| CHALLENGE |
Output each line of the material exactly as it stands.

——

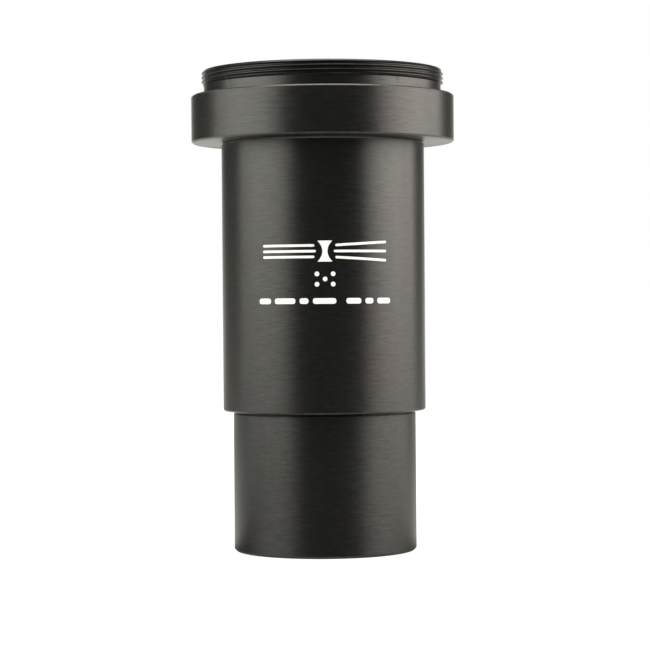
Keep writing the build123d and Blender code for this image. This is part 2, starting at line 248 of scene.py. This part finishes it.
def coated_glass(name, seed):
    """Optical glass with a blackened rim; the polished faces carry a thin anti-reflection film."""
    t = Tree(name)
    a, b, r, w = radial(t)
    rim = t.remap(r, 0.00690, 0.00696, 0.0, 1.0)
    tint = t.noise(t.join(t.math("MULTIPLY", a, 0.8), t.math("MULTIPLY", b, 0.8), t.math("ADD", t.math("MULTIPLY", r, 220.0), seed)), 1.0, 2.0, 0.5)
    t.set(
        Base_Color=t.mix(rim, t.mix(tint, (0.93, 0.97, 0.985), (0.97, 0.96, 0.985)), (0.004, 0.004, 0.004)),
        Roughness=t.remap(rim, 0.0, 1.0, 0.015, 0.6),
        IOR=1.55,
        Transmission_Weight=t.remap(rim, 0.0, 1.0, 1.0, 0.0),
        Specular_IOR_Level=0.42,
        Thin_Film_Thickness=t.remap(t.math("ADD", t.math("MULTIPLY", r, 90.0), t.math("MULTIPLY", tint, 0.35)), 0.0, 1.0, 300.0, 345.0),
        Thin_Film_IOR=1.38,
        Normal=t.bump(t.noise(t.coords(), 400.0, 2.0, 0.5), 0.00000005),
    )
    return t.mat


def nickel(name):
    """Bright nickel plate on the thumbscrew, which lies along Y: turned end face, light handling marks."""
    t = Tree(name)
    a, b, r, w = radial(t, "Y", (0.0, 0.0, 0.0505))
    ring = t.noise(t.join(t.math("MULTIPLY", a, 1.2), t.math("MULTIPLY", b, 1.2), t.math("MULTIPLY", t.math("ADD", r, w), 9000.0)), 1.0, 3.0, 0.65)
    smear = t.noise(t.coords(), 500.0, 4.0, 0.6)
    pits = t.noise(t.coords(), 12000.0, 2.0, 0.5)
    t.set(
        Base_Color=t.mix(t.remap(smear, 0.35, 0.65, 0.0, 1.0), (0.50, 0.485, 0.455), (0.62, 0.605, 0.575)),
        Metallic=1.0,
        Roughness=t.remap(t.math("ADD", t.math("MULTIPLY", ring, 0.5), t.math("MULTIPLY", smear, 0.5)), 0.35, 0.65, 0.15, 0.30),
        Normal=t.bump(t.math("ADD", t.math("MULTIPLY", ring, 0.8), t.math("MULTIPLY", pits, 0.2)), 0.0000022),
    )
    return t.mat


def nylon(name):
    t = Tree(name)
    n1 = t.noise(t.coords(), 1500.0, 3.0, 0.55)
    t.set(
        Base_Color=t.mix(t.remap(n1, 0.3, 0.7, 0.0, 1.0), (0.78, 0.75, 0.67), (0.86, 0.84, 0.77)),
        Roughness=t.remap(n1, 0.3, 0.7, 0.42, 0.56),
        Subsurface_Weight=0.15,
        Subsurface_Radius=(0.0006, 0.0005, 0.0004),
        Normal=t.bump(n1, 0.000006),
    )
    return t.mat


def white_ink(name):
    """Screen-printed ink: chalky white with a fine mesh grain and slightly thinner patches."""
    t = Tree(name)
    n1 = t.noise(t.coords(), 9000.0, 3.0, 0.6)
    n2 = t.noise(t.coords(), 900.0, 3.0, 0.6)
    m = t.math("ADD", t.math("MULTIPLY", n1, 0.5), t.math("MULTIPLY", n2, 0.5))
    t.set(
        Base_Color=t.mix(t.remap(m, 0.35, 0.6, 0.0, 1.0), (0.90, 0.90, 0.90), (0.97, 0.97, 0.97)),
        Roughness=t.remap(n1, 0.3, 0.7, 0.55, 0.75),
        Specular_IOR_Level=0.4,
        Normal=t.bump(n1, 0.000003),
    )
    return t.mat


MAT = {
    "black_anodised": anodised("black_anodised"),
    "flat_black": flat_black("flat_black"),
    "seat_polymer": seat_polymer("seat_polymer"),
    "plated_metal": nickel("plated_metal"),
    "nylon": nylon("nylon"),
    "white_ink": white_ink("white_ink"),
}
GLASS = {
    "biconcave_lens": coated_glass("coated_glass_front", 0.0),
    "meniscus_lens": coated_glass("coated_glass_rear", 3.7),
}


def paint(obj, mat):
    if not obj.material_slots:
        obj.data.materials.append(None)
    for s in obj.material_slots:
        s.link = "OBJECT"
        s.material = mat


for name, obj in nodes.items():
    paint(obj, GLASS.get(name) or MAT[SLOT_OF[name]])


# ------------------------------------------------------------------ turned meshes
SEGMENTS = 240
# this mesh attribute holds rubbing on convex edges with painted highlights (above zero), painted light on the ring's
# underside and the tube's top chamfer, and painted shade in grooves (below zero)
WEAR_AND_PAINTED_SHADING = "edge"


def rounded_corner(p0, p1, p2, radius, steps, convex):
    """Corner p1 of the path p0-p1-p2 as an arc tangent to both legs: (r, z, mark) points, where a convex corner's mark
    is rubbing together with a painted highlight.
    """
    p0, p1, p2 = Vector(p0), Vector(p1), Vector(p2)
    a, b = p0 - p1, p2 - p1
    la, lb = a.length, b.length
    a, b = a / la, b / lb
    angle = a.angle(b)
    if radius <= 0 or angle > math.radians(176):
        return [(p1.x, p1.y, 0.6 if convex else 0.0)]
    reach = min(radius / math.tan(angle / 2), 0.45 * la, 0.45 * lb)
    radius = reach * math.tan(angle / 2)
    centre = p1 + (a + b).normalized() * (radius / math.sin(angle / 2))
    v0, v1 = p1 + a * reach - centre, p1 + b * reach - centre
    total = v0.angle(v1)
    out = []
    for i in range(steps + 1):
        f = i / steps
        v = (v0 * math.sin((1 - f) * total) + v1 * math.sin(f * total)) / math.sin(total)
        out.append((centre.x + v.x, centre.y + v.y, math.sin(math.pi * f) if convex else 0.0))
    return out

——

| SOLUTION TO THE EXERCISE |
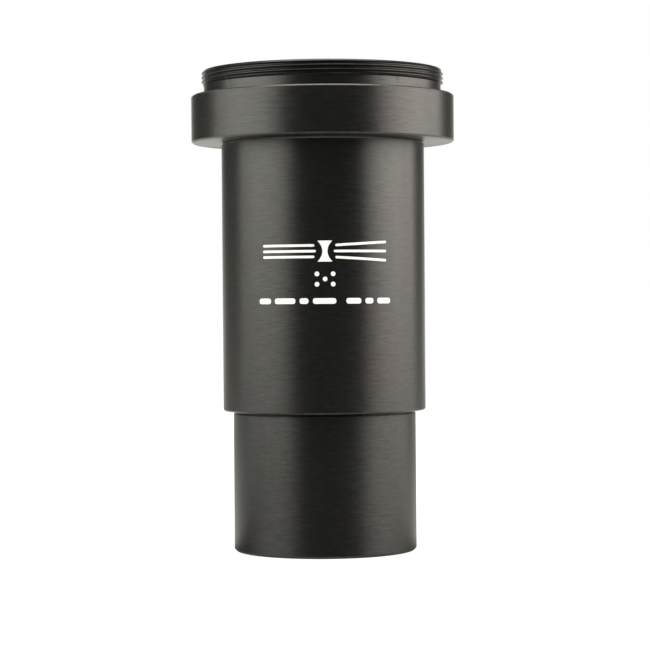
Keep writing the build123d and Blender code for this image. This is part 2, starting at line 248 of scene.py. This part finishes it.
def coated_glass(name, seed):
    """Optical glass with a blackened rim; the polished faces carry a thin anti-reflection film."""
    t = Tree(name)
    a, b, r, w = radial(t)
    rim = t.remap(r, 0.00690, 0.00696, 0.0, 1.0)
    tint = t.noise(t.join(t.math("MULTIPLY", a, 0.8), t.math("MULTIPLY", b, 0.8), t.math("ADD", t.math("MULTIPLY", r, 220.0), seed)), 1.0, 2.0, 0.5)
    t.set(
        Base_Color=t.mix(rim, t.mix(tint, (0.93, 0.97, 0.985), (0.97, 0.96, 0.985)), (0.004, 0.004, 0.004)),
        Roughness=t.remap(rim, 0.0, 1.0, 0.015, 0.6),
        IOR=1.55,
        Transmission_Weight=t.remap(rim, 0.0, 1.0, 1.0, 0.0),
        Specular_IOR_Level=0.42,
        Thin_Film_Thickness=t.remap(t.math("ADD", t.math("MULTIPLY", r, 90.0), t.math("MULTIPLY", tint, 0.35)), 0.0, 1.0, 300.0, 345.0),
        Thin_Film_IOR=1.38,
        Normal=t.bump(t.noise(t.coords(), 400.0, 2.0, 0.5), 0.00000005),
    )
    return t.mat


def nickel(name):
    """Bright nickel plate on the thumbscrew, which lies along Y: turned end face, light handling marks."""
    t = Tree(name)
    a, b, r, w = radial(t, "Y", (0.0, 0.0, 0.0505))
    ring = t.noise(t.join(t.math("MULTIPLY", a, 1.2), t.math("MULTIPLY", b, 1.2), t.math("MULTIPLY", t.math("ADD", r, w), 9000.0)), 1.0, 3.0, 0.65)
    smear = t.noise(t.coords(), 500.0, 4.0, 0.6)
    pits = t.noise(t.coords(), 12000.0, 2.0, 0.5)
    t.set(
        Base_Color=t.mix(t.remap(smear, 0.35, 0.65, 0.0, 1.0), (0.50, 0.485, 0.455), (0.62, 0.605, 0.575)),
        Metallic=1.0,
        Roughness=t.remap(t.math("ADD", t.math("MULTIPLY", ring, 0.5), t.math("MULTIPLY", smear, 0.5)), 0.35, 0.65, 0.15, 0.30),
        Normal=t.bump(t.math("ADD", t.math("MULTIPLY", ring, 0.8), t.math("MULTIPLY", pits, 0.2)), 0.0000022),
    )
    return t.mat


def nylon(name):
    t = Tree(name)
    n1 = t.noise(t.coords(), 1500.0, 3.0, 0.55)
    t.set(
        Base_Color=t.mix(t.remap(n1, 0.3, 0.7, 0.0, 1.0), (0.78, 0.75, 0.67), (0.86, 0.84, 0.77)),
        Roughness=t.remap(n1, 0.3, 0.7, 0.42, 0.56),
        Subsurface_Weight=0.15,
        Subsurface_Radius=(0.0006, 0.0005, 0.0004),
        Normal=t.bump(n1, 0.000006),
    )
    return t.mat


def white_ink(name):
    """Screen-printed ink: chalky white with a fine mesh grain and slightly thinner patches."""
    t = Tree(name)
    n1 = t.noise(t.coords(), 9000.0, 3.0, 0.6)
    n2 = t.noise(t.coords(), 900.0, 3.0, 0.6)
    m = t.math("ADD", t.math("MULTIPLY", n1, 0.5), t.math("MULTIPLY", n2, 0.5))
    t.set(
        Base_Color=t.mix(t.remap(m, 0.35, 0.6, 0.0, 1.0), (0.90, 0.90, 0.90), (0.97, 0.97, 0.97)),
        Roughness=t.remap(n1, 0.3, 0.7, 0.55, 0.75),
        Specular_IOR_Level=0.4,
        Normal=t.bump(n1, 0.000003),
    )
    return t.mat


MAT = {
    "black_anodised": anodised("black_anodised"),
    "flat_black": flat_black("flat_black"),
    "seat_polymer": seat_polymer("seat_polymer"),
    "plated_metal": nickel("plated_metal"),
    "nylon": nylon("nylon"),
    "white_ink": white_ink("white_ink"),
}
GLASS = {
    "biconcave_lens": coated_glass("coated_glass_front", 0.0),
    "meniscus_lens": coated_glass("coated_glass_rear", 3.7),
}


def paint(obj, mat):
    if not obj.material_slots:
        obj.data.materials.append(None)
    for s in obj.material_slots:
        s.link = "OBJECT"
        s.material = mat


for name, obj in nodes.items():
    paint(obj, GLASS.get(name) or MAT[SLOT_OF[name]])


# ------------------------------------------------------------------ turned meshes
SEGMENTS = 240
# this mesh attribute holds rubbing on convex edges with painted highlights (above zero), painted light on the ring's
# underside and the tube's top chamfer, and painted shade in grooves (below zero)
WEAR_AND_PAINTED_SHADING = "edge"


def rounded_corner(p0, p1, p2, radius, steps, convex):
    """Corner p1 of the path p0-p1-p2 as an arc tangent to both legs: (r, z, mark) points, where a convex corner's mark
    is rubbing together with a painted highlight.
    """
    p0, p1, p2 = Vector(p0), Vector(p1), Vector(p2)
    a, b = p0 - p1, p2 - p1
    la, lb = a.length, b.length
    a, b = a / la, b / lb
    angle = a.angle(b)
    if radius <= 0 or angle > math.radians(176):
        return [(p1.x, p1.y, 0.6 if convex else 0.0)]
    reach = min(radius / math.tan(angle / 2), 0.45 * la, 0.45 * lb)
    radius = reach * math.tan(angle / 2)
    centre = p1 + (a + b).normalized() * (radius / math.sin(angle / 2))
    v0, v1 = p1 + a * reach - centre, p1 + b * reach - centre
    total = v0.angle(v1)
    out = []
    for i in range(steps + 1):
        f = i / steps
        v = (v0 * math.sin((1 - f) * total) + v1 * math.sin(f * total)) / math.sin(total)
        out.append((centre.x + v.x, centre.y + v.y, math.sin(math.pi * f) if convex else 0.0))
    return out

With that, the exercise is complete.